The Boudon Family - Winemaking since 1920
We first opened a bottle of Sainte Anne Blanc on vacation, and then promptly ran back to the store to buy more. It’s an easy glass of white for enjoying while you cook, or alongside a dish of mussels, with a roast chicken, or a plate of semi-soft cheeses. The Sainte Anne Rouge is a match for classic bistro fare – red meat with some grill marks, aged cheeses, or a confit de canard. This wine is unfined and vegan, so you might also think about hearty grain salads as a pair if you want a meatless match.

where is Domaine Sainte Anne?

Entre Deux Mers is an area in the south-eastern part of Bordeaux that sits between the Dordogne and Garonne rivers. The Boudon’s farm 27 hectaires, or some 60 acres in the Haut Benauge, which is a little known appellation producing only white wines. The soils in the area are a mix of sand, clay, and a small amount of limestone and are generally considered a classic example of alluvial soils, the geologic term for soil that is fine grained and deposited by rivers over time.
Domaine St. Anne, Bordeaux

Domaine St. Anne, Bordeaux

why might you want a taste? why is Domaine Sainte Anne a Candid Wine?

Only in the past few years have we heard much talk of organically grown Bordeaux in this country. Conventional wisdom has long stated that the regions climate makes organic growing nearly impossible because of the risk of mildew and rot early in the growing season when cool damp weather is so often the norm. Domaine Sainte Anne has been a counter to that argument in their corner of the region for decades, and the health and vibrancy of their fruit makes a compelling case for why more people might follow suit.
Domaine St. Anne

As with all Candid Wines, if the farming weren’t matched by impeccable winemaking, we’d lose interest before the end of our first glass, and it wouldn’t be in our book. In the case of St. Anne, the bright, clean fruit they grow is translated to the glass at a price that is hard to beat, and we are thrilled to have it in our book.

how is the wine made Domaine Sainte Anne?
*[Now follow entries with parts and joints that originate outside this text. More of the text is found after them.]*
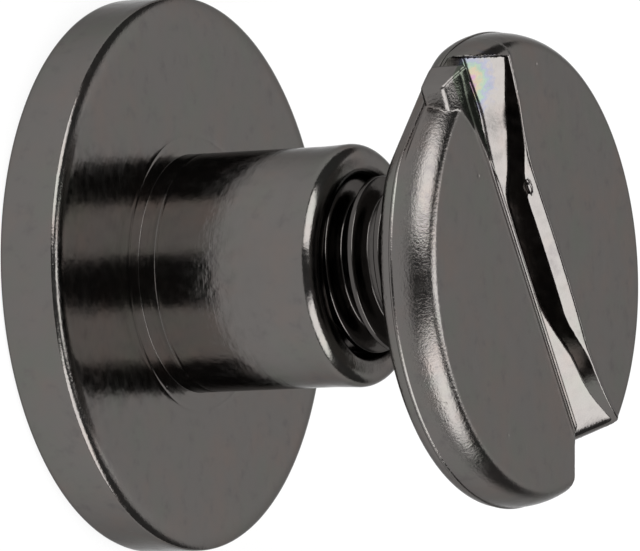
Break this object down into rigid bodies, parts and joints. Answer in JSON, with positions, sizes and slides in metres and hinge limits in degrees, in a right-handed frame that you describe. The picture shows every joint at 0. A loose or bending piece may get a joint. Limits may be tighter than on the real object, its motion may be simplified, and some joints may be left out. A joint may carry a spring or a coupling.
{
  "type": "flat head screw rivet",
  "caption": "Flat head screw rivet: a round flat cap with a hollow threaded barrel, and a slotted flat-head screw partly unscrewed from it.",
  "frame": {"origin": "centre of the cap's flat outer face, on which the part stands", "axes": "+Z along the barrel, from the cap towards the screw's head; +X is the way the head sits off the thread's axis"},
  "size_m": [0.0094, 0.0094, 0.0077],
  "materials": {
    "post_plate": "black nickel plate on turned brass, glossy, with faint turning marks",
    "screw_plate": "black nickel plate on a formed and sawn brass head, glossy, with a hammered edge"
  },
  "bodies": {
    "post": {"post": "post_plate"},
    "screw": {"screw": "screw_plate"}
  },
  "joints": [
    {"name": "screw_travel", "type": "slide", "parent": "post", "child": "screw", "axis": [0, 0, 1], "range_m": [-0.002, 0.0025]}
  ]
}
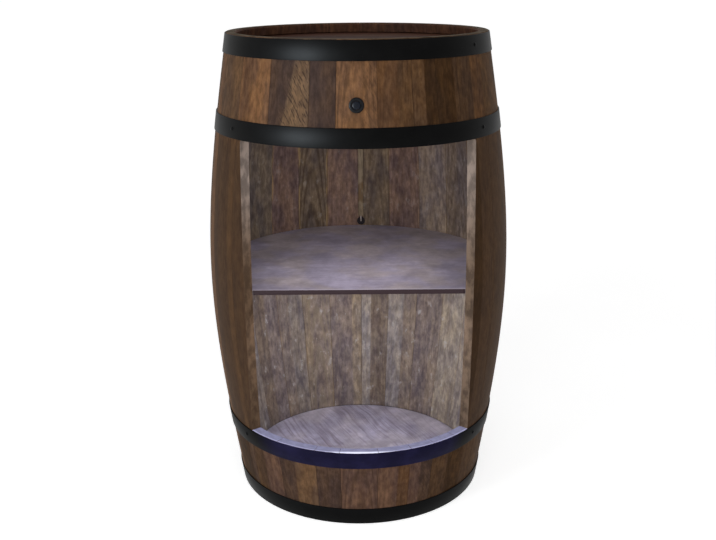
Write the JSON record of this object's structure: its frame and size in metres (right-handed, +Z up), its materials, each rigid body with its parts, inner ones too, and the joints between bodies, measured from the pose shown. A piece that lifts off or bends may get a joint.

Sainte Anne Blanc and Rouge are grown organically and fermented with native yeasts. For the white, the Boudon’s goal is to combine the minerality and acidity of the Sauvignon Blanc, the size and roundness of the Semillon and the aromatics of the Muscadelle. This means low temperature fermentations and just 20% of the wine aged in barrel, with the rest in stainless steel. For the red, the grapes macerate for three weeks and are then aged in barrels for eight months on average. Vine age for both wines is an average of 25 years.